• [WRITTEN REQUEST]
Below are records; reproduce exactly the lines from the one that has "Keep writing the" through the one that has "socket.default_value = value", ends included, and nothing more.

• [RAW RECORDS]
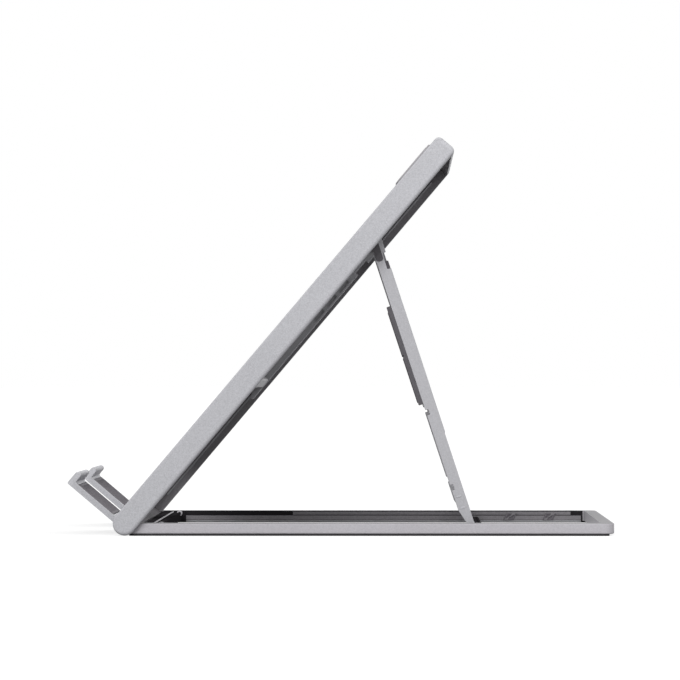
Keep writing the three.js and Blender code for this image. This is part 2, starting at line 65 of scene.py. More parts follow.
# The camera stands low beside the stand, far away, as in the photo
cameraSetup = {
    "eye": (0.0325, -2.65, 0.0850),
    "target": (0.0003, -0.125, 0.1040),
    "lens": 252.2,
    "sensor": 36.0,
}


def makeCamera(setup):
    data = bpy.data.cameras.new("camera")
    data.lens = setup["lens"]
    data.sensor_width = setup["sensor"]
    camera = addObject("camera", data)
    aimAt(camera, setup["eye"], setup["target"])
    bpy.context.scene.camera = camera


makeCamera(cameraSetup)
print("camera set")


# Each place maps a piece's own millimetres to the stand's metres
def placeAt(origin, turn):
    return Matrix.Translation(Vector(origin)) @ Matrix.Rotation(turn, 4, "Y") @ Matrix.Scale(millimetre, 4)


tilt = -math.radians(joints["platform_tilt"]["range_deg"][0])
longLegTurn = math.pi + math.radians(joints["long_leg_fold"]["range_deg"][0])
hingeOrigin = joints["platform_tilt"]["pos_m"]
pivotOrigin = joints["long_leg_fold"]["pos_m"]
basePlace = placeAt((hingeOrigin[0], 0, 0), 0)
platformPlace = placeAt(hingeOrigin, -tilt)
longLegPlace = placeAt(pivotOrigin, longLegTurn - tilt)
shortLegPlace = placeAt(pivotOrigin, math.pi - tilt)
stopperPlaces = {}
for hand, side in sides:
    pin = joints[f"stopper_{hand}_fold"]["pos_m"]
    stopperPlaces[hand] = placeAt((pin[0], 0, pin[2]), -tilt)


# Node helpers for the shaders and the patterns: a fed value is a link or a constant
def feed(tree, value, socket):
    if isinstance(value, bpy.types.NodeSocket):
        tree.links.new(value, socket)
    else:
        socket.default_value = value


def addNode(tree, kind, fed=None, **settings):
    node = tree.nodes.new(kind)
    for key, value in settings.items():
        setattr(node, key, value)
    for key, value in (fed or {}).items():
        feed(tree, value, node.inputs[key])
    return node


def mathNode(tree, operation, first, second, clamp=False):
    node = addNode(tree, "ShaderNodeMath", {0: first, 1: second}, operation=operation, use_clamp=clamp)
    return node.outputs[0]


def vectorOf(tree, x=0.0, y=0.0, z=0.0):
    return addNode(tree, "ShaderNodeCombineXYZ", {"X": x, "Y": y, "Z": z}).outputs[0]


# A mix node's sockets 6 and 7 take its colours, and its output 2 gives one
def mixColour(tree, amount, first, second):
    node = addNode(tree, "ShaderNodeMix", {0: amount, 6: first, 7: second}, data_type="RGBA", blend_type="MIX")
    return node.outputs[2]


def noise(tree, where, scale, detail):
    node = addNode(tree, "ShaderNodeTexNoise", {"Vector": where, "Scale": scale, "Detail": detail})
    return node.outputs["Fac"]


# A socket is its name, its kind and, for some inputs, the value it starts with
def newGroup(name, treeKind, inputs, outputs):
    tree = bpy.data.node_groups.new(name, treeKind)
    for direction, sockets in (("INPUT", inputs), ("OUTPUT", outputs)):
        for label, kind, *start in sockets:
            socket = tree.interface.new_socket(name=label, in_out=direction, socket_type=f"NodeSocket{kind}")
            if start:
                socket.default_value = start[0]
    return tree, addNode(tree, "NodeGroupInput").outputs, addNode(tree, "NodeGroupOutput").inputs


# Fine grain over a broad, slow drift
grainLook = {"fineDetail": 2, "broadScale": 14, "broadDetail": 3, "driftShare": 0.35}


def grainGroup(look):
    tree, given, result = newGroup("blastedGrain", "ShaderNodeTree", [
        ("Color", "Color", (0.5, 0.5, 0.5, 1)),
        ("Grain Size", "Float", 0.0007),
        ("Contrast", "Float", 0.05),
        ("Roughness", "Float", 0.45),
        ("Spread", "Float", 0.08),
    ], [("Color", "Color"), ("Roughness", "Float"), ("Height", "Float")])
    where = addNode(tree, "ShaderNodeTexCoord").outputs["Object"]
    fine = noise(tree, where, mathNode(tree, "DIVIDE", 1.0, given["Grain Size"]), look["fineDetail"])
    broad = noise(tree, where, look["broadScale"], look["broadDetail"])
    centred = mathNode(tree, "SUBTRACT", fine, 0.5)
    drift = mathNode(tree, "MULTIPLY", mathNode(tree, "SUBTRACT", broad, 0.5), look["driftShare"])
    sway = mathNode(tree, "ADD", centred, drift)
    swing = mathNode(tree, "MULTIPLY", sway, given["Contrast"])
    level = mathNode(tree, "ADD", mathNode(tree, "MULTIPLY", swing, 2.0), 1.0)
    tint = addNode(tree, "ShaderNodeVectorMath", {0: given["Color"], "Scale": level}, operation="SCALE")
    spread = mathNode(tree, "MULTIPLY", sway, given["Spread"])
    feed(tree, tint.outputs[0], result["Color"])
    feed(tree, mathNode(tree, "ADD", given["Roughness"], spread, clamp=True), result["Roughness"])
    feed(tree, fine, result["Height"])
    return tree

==

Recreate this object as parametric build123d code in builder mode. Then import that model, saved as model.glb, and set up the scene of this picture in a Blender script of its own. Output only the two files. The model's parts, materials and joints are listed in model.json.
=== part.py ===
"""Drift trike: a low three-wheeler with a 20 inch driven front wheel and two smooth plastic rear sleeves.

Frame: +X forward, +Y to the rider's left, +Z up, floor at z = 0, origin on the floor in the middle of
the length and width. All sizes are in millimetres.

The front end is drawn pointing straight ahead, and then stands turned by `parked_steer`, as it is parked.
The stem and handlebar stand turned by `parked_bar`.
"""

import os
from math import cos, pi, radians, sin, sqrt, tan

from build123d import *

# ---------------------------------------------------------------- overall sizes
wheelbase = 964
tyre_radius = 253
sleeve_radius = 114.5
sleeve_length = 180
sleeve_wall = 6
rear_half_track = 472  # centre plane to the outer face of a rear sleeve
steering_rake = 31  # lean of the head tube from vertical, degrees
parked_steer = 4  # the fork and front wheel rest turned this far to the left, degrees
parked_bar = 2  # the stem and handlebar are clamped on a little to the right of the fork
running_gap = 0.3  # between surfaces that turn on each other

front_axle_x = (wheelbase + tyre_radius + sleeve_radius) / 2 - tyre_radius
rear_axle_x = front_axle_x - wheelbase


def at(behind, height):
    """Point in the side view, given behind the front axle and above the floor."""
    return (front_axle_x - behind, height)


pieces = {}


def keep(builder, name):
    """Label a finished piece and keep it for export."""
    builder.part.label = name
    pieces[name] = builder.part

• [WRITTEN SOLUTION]
Keep writing the three.js and Blender code for this image. This is part 2, starting at line 65 of scene.py. More parts follow.
# The camera stands low beside the stand, far away, as in the photo
cameraSetup = {
    "eye": (0.0325, -2.65, 0.0850),
    "target": (0.0003, -0.125, 0.1040),
    "lens": 252.2,
    "sensor": 36.0,
}


def makeCamera(setup):
    data = bpy.data.cameras.new("camera")
    data.lens = setup["lens"]
    data.sensor_width = setup["sensor"]
    camera = addObject("camera", data)
    aimAt(camera, setup["eye"], setup["target"])
    bpy.context.scene.camera = camera


makeCamera(cameraSetup)
print("camera set")


# Each place maps a piece's own millimetres to the stand's metres
def placeAt(origin, turn):
    return Matrix.Translation(Vector(origin)) @ Matrix.Rotation(turn, 4, "Y") @ Matrix.Scale(millimetre, 4)


tilt = -math.radians(joints["platform_tilt"]["range_deg"][0])
longLegTurn = math.pi + math.radians(joints["long_leg_fold"]["range_deg"][0])
hingeOrigin = joints["platform_tilt"]["pos_m"]
pivotOrigin = joints["long_leg_fold"]["pos_m"]
basePlace = placeAt((hingeOrigin[0], 0, 0), 0)
platformPlace = placeAt(hingeOrigin, -tilt)
longLegPlace = placeAt(pivotOrigin, longLegTurn - tilt)
shortLegPlace = placeAt(pivotOrigin, math.pi - tilt)
stopperPlaces = {}
for hand, side in sides:
    pin = joints[f"stopper_{hand}_fold"]["pos_m"]
    stopperPlaces[hand] = placeAt((pin[0], 0, pin[2]), -tilt)


# Node helpers for the shaders and the patterns: a fed value is a link or a constant
def feed(tree, value, socket):
    if isinstance(value, bpy.types.NodeSocket):
        tree.links.new(value, socket)
    else:
        socket.default_value = value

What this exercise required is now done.